PROBLEM TO WORK ON:
Verbatim output of all the material below is required.

## Begin DATA SECTION

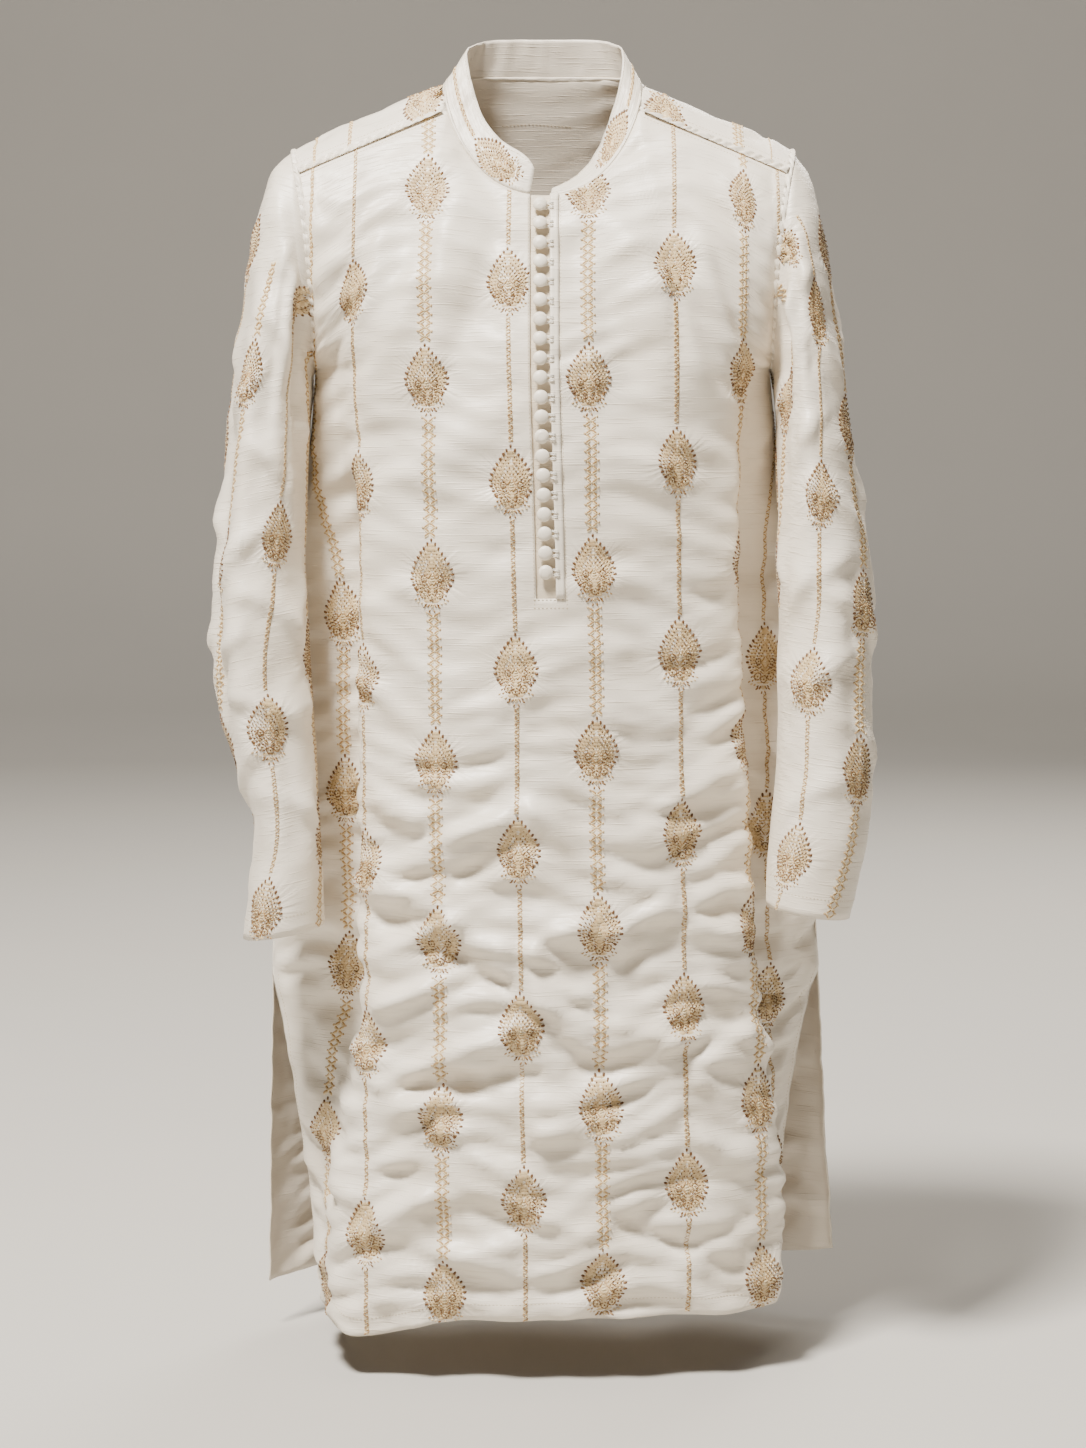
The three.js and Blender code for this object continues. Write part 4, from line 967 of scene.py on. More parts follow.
def sleeve_cloth(hand):
    sign = HANDS[hand]
    front_steps = FRONT_UPPER_ROWS * FINE_UPPER
    back_steps = BACK_UPPER_ROWS * FINE_UPPER
    rest = 2 * math.pi - SHOULDER_SEAM_ANGLE
    angle = np.concatenate([SHOULDER_SEAM_ANGLE * np.arange(front_steps) / front_steps,
                            SHOULDER_SEAM_ANGLE + rest * np.arange(back_steps) / back_steps])
    count = SLEEVE_ROWS * FINE_SLEEVE
    ring = 1 - np.arange(count + 1) / count
    size = {name: at(SLEEVE[hand], ring, name) for name in SLEEVE_NAMES.split()[1:]}
    outer = np.stack([sign * size["out_x"], size["out_y"], -size["out_down"]], -1)
    inner = np.stack([sign * size["in_x"], size["in_y"], -size["in_down"]], -1)
    centre = (outer + inner) / 2
    centre[:, 1] = (size["front"] + size["back"]) / 2
    depth = (size["back"] - size["front"]) / 2
    out = (-np.cos(angle)[None, :, None] * ((outer - inner) / 2)[:, None]
           + np.stack([0 * angle, -np.sin(angle), 0 * angle], -1)[None] * depth[:, None, None])
    rise = np.zeros(out.shape[:2])
    for fold, start, end, height, spread in SLEEVE_FOLDS[hand]:
        along = smooth(ring, start, start + FOLD_FADE) * (1 - smooth(ring, end - FOLD_FADE, end))
        rise += height * along[:, None] * np.exp(-((np.degrees(angle) - fold) / spread) ** 2)
    points = centre[:, None] + out + unit(out) * rise[..., None]
    points[-1] = armhole_points(hand, angle) + (sign * SEAM_GAP, 0, 0)
    wrapped = np.concatenate([points, points[:, :1]], 1)
    crown, facing = (int(np.argmin(np.abs(np.degrees(angle) - turn))) for turn in (178, 100))
    around = run_lengths(wrapped, 1) * sign
    u = around - around[:, crown:crown + 1]
    flat = np.stack([u, run_lengths(wrapped, 0)], -1)
    folded = np.stack([around - around[:, facing:facing + 1], flat[..., 1]], -1)
    straight = flat - flat[..., 1:] * (SLEEVE_LEAN[hand], 0)
    cloth = Cloth(points, flat, sign, closed=True)
    rim = np.stack([0 * angle, -np.sin(angle), -np.cos(angle)], -1)
    cloth.edge_normals = [((-1,), rim)]
    cloth.turn_normals()
    heights = SLEEVE_CREASING * crease_heights(folded, SLEEVE_CREASES[hand]) + SLEEVE_SOFT * noise_heights(
        folded, 8 if hand == "left" else 9, 52, 30)
    heights += SLEEVE_SMALL * noise_heights(folded, 13, 24, 11)
    stiff = 1 - 0.5 * np.minimum(1, column_nearness(straight, SLEEVE_COLUMNS[hand], 9))
    seam = smooth(np.abs(u[0] - u[0, 0]), 0, 20) * smooth(np.abs(u[0] - u[0, -1]), 0, 20)
    heights *= stiff * seam[None]
    heights *= smooth(np.arange(len(points))[::-1][:, None], 0, 8)
    heights *= mix(0.4, 1, smooth(np.arange(len(points))[:, None], 0, 6))
    cloth.pucker, cloth.pull = (grid[:, :-1] for grid in puckers(straight, SLEEVE_COLUMNS[hand]))
    cloth.shift(heights[:, :-1])
    return cloth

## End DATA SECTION

RESULT BELOW:
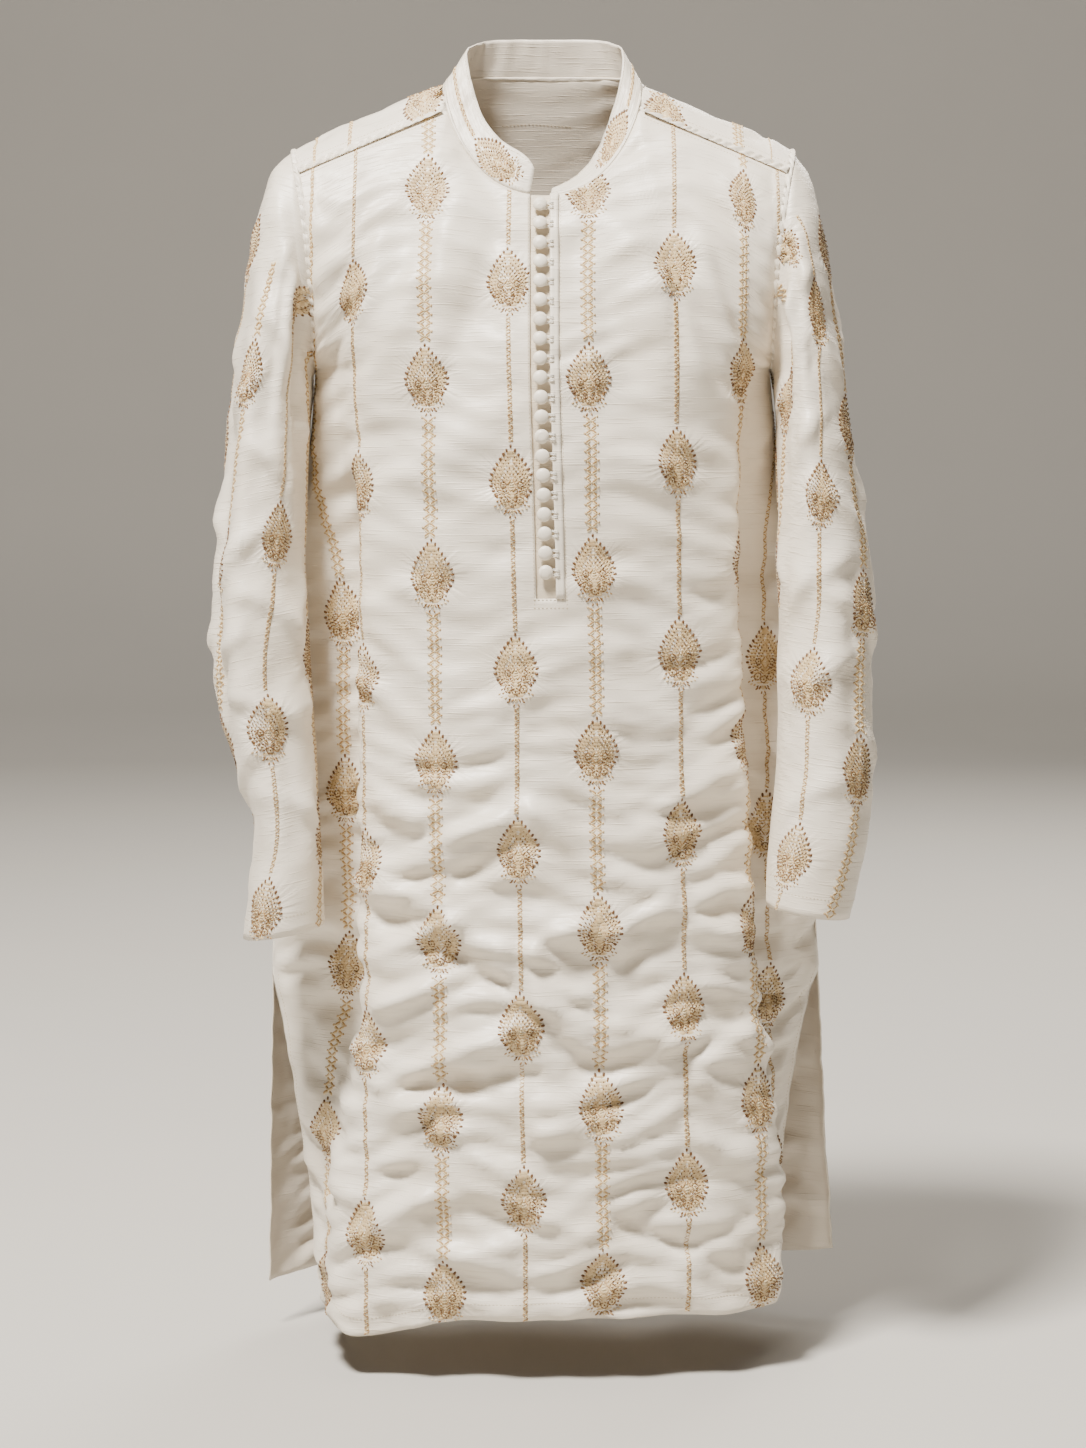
The three.js and Blender code for this object continues. Write part 4, from line 967 of scene.py on. More parts follow.
def sleeve_cloth(hand):
    sign = HANDS[hand]
    front_steps = FRONT_UPPER_ROWS * FINE_UPPER
    back_steps = BACK_UPPER_ROWS * FINE_UPPER
    rest = 2 * math.pi - SHOULDER_SEAM_ANGLE
    angle = np.concatenate([SHOULDER_SEAM_ANGLE * np.arange(front_steps) / front_steps,
                            SHOULDER_SEAM_ANGLE + rest * np.arange(back_steps) / back_steps])
    count = SLEEVE_ROWS * FINE_SLEEVE
    ring = 1 - np.arange(count + 1) / count
    size = {name: at(SLEEVE[hand], ring, name) for name in SLEEVE_NAMES.split()[1:]}
    outer = np.stack([sign * size["out_x"], size["out_y"], -size["out_down"]], -1)
    inner = np.stack([sign * size["in_x"], size["in_y"], -size["in_down"]], -1)
    centre = (outer + inner) / 2
    centre[:, 1] = (size["front"] + size["back"]) / 2
    depth = (size["back"] - size["front"]) / 2
    out = (-np.cos(angle)[None, :, None] * ((outer - inner) / 2)[:, None]
           + np.stack([0 * angle, -np.sin(angle), 0 * angle], -1)[None] * depth[:, None, None])
    rise = np.zeros(out.shape[:2])
    for fold, start, end, height, spread in SLEEVE_FOLDS[hand]:
        along = smooth(ring, start, start + FOLD_FADE) * (1 - smooth(ring, end - FOLD_FADE, end))
        rise += height * along[:, None] * np.exp(-((np.degrees(angle) - fold) / spread) ** 2)
    points = centre[:, None] + out + unit(out) * rise[..., None]
    points[-1] = armhole_points(hand, angle) + (sign * SEAM_GAP, 0, 0)
    wrapped = np.concatenate([points, points[:, :1]], 1)
    crown, facing = (int(np.argmin(np.abs(np.degrees(angle) - turn))) for turn in (178, 100))
    around = run_lengths(wrapped, 1) * sign
    u = around - around[:, crown:crown + 1]
    flat = np.stack([u, run_lengths(wrapped, 0)], -1)
    folded = np.stack([around - around[:, facing:facing + 1], flat[..., 1]], -1)
    straight = flat - flat[..., 1:] * (SLEEVE_LEAN[hand], 0)
    cloth = Cloth(points, flat, sign, closed=True)
    rim = np.stack([0 * angle, -np.sin(angle), -np.cos(angle)], -1)
    cloth.edge_normals = [((-1,), rim)]
    cloth.turn_normals()
    heights = SLEEVE_CREASING * crease_heights(folded, SLEEVE_CREASES[hand]) + SLEEVE_SOFT * noise_heights(
        folded, 8 if hand == "left" else 9, 52, 30)
    heights += SLEEVE_SMALL * noise_heights(folded, 13, 24, 11)
    stiff = 1 - 0.5 * np.minimum(1, column_nearness(straight, SLEEVE_COLUMNS[hand], 9))
    seam = smooth(np.abs(u[0] - u[0, 0]), 0, 20) * smooth(np.abs(u[0] - u[0, -1]), 0, 20)
    heights *= stiff * seam[None]
    heights *= smooth(np.arange(len(points))[::-1][:, None], 0, 8)
    heights *= mix(0.4, 1, smooth(np.arange(len(points))[:, None], 0, 6))
    cloth.pucker, cloth.pull = (grid[:, :-1] for grid in puckers(straight, SLEEVE_COLUMNS[hand]))
    cloth.shift(heights[:, :-1])
    return cloth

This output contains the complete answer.